§ SET EXERCISE: Your task is to return, exactly, the run of lines starting at the line holding "Recreate this object" and ending at the line holding "VENT_HEIGHT = 0.005", both ends included and no other lines.

§ RECORDS FOR THE EXERCISE:
* begin *

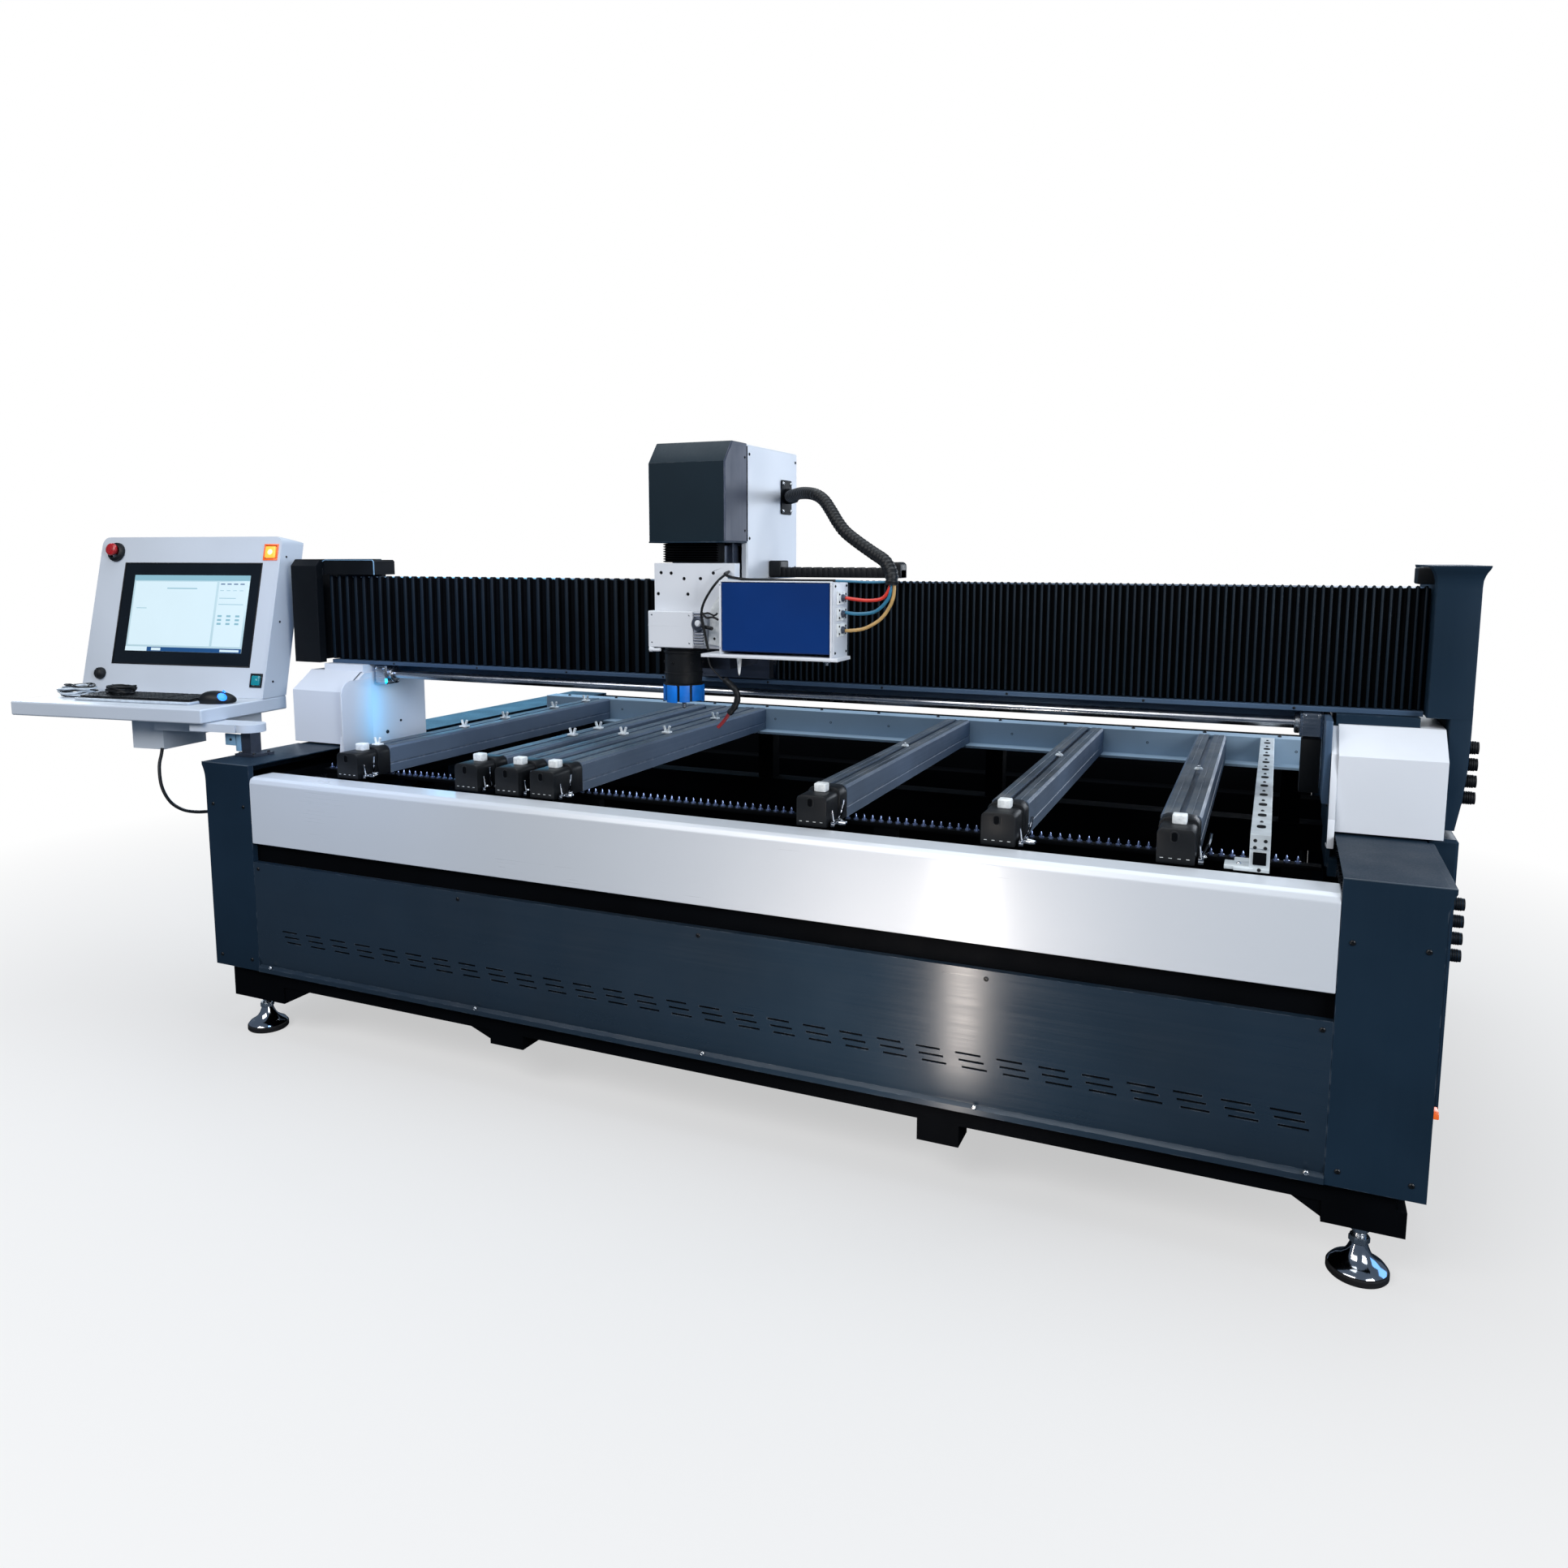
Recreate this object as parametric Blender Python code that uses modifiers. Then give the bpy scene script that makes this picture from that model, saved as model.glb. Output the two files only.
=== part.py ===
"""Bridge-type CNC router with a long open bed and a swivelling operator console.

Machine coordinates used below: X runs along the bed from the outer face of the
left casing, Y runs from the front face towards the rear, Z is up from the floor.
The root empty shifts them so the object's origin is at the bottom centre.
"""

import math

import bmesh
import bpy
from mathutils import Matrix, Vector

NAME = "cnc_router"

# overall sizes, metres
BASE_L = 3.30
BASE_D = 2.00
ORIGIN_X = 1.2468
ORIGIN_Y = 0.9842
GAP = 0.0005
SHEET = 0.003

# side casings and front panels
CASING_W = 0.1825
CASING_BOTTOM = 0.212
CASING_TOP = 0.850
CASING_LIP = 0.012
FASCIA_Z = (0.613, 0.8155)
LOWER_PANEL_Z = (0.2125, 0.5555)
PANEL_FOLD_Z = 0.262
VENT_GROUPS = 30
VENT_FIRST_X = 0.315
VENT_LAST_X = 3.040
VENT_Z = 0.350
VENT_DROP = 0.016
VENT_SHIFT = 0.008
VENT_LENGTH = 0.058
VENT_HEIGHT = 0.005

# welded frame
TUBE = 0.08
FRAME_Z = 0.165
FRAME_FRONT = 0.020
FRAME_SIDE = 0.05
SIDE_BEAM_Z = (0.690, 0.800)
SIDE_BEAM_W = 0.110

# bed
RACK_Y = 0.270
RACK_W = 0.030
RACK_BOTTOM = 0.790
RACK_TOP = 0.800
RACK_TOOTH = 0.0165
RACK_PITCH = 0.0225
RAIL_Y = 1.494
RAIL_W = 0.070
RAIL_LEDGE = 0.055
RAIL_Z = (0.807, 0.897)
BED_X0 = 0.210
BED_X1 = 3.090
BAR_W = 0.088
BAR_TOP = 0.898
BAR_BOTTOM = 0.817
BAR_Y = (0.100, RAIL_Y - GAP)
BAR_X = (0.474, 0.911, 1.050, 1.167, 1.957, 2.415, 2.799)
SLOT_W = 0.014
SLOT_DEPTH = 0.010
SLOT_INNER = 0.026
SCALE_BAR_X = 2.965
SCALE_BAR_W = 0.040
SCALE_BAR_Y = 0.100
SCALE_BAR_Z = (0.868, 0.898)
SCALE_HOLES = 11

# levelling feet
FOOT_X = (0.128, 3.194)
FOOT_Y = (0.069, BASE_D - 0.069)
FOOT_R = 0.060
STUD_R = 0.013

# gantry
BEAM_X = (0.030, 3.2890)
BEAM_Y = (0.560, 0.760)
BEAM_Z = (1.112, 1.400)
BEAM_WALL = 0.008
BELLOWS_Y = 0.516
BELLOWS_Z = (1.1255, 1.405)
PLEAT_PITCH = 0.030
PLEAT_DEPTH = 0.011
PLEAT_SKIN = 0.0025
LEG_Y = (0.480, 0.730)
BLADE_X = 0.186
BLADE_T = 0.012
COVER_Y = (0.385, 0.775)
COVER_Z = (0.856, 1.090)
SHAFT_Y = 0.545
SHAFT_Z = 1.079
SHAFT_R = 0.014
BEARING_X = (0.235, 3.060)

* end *
* begin *

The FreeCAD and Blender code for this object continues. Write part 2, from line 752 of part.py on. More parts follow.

* end *
* begin *

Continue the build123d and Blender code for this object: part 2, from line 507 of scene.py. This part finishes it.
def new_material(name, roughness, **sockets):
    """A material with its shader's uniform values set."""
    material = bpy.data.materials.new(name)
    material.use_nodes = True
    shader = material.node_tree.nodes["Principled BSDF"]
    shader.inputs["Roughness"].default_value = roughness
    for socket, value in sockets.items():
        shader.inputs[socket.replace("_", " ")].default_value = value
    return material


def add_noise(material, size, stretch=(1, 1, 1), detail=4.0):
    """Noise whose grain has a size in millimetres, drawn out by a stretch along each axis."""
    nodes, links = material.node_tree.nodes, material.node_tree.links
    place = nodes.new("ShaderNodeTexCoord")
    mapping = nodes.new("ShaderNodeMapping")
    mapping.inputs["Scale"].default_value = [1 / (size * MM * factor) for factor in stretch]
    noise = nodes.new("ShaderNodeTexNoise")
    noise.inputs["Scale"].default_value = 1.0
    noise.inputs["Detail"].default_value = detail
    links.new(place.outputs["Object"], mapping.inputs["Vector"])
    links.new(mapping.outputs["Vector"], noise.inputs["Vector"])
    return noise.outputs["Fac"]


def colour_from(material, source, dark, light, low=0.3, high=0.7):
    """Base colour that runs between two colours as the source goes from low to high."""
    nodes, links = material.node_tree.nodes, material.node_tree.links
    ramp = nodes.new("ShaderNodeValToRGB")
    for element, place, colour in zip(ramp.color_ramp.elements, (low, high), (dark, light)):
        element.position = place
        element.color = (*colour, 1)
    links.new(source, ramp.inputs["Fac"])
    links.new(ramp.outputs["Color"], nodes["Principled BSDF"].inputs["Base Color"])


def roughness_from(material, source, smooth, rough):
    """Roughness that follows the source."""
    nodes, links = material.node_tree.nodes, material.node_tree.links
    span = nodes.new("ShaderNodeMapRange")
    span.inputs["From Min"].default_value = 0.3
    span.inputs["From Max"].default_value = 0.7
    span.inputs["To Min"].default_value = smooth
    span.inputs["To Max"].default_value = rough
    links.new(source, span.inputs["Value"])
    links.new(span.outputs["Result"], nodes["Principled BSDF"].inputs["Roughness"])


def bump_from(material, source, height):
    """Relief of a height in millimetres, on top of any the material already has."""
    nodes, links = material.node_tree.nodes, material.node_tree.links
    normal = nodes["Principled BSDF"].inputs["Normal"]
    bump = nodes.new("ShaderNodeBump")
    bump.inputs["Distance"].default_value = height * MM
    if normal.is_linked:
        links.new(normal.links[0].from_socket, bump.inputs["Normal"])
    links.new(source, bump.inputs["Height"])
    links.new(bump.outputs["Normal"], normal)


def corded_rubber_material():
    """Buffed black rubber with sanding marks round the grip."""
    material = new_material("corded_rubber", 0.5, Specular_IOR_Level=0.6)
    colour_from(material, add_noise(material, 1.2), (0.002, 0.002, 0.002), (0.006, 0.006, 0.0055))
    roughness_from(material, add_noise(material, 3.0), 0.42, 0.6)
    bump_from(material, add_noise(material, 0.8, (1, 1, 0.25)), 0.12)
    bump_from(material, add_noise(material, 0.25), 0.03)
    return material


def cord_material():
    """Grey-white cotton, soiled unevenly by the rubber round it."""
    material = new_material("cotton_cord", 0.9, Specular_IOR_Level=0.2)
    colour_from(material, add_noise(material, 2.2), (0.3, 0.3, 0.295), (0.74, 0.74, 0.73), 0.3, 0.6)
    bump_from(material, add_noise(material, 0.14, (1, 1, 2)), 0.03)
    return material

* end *

§ ANSWER TO THE PROBLEM:
Recreate this object as parametric Blender Python code that uses modifiers. Then give the bpy scene script that makes this picture from that model, saved as model.glb. Output the two files only.
=== part.py ===
"""Bridge-type CNC router with a long open bed and a swivelling operator console.

Machine coordinates used below: X runs along the bed from the outer face of the
left casing, Y runs from the front face towards the rear, Z is up from the floor.
The root empty shifts them so the object's origin is at the bottom centre.
"""

import math

import bmesh
import bpy
from mathutils import Matrix, Vector

NAME = "cnc_router"

# overall sizes, metres
BASE_L = 3.30
BASE_D = 2.00
ORIGIN_X = 1.2468
ORIGIN_Y = 0.9842
GAP = 0.0005
SHEET = 0.003

# side casings and front panels
CASING_W = 0.1825
CASING_BOTTOM = 0.212
CASING_TOP = 0.850
CASING_LIP = 0.012
FASCIA_Z = (0.613, 0.8155)
LOWER_PANEL_Z = (0.2125, 0.5555)
PANEL_FOLD_Z = 0.262
VENT_GROUPS = 30
VENT_FIRST_X = 0.315
VENT_LAST_X = 3.040
VENT_Z = 0.350
VENT_DROP = 0.016
VENT_SHIFT = 0.008
VENT_LENGTH = 0.058
VENT_HEIGHT = 0.005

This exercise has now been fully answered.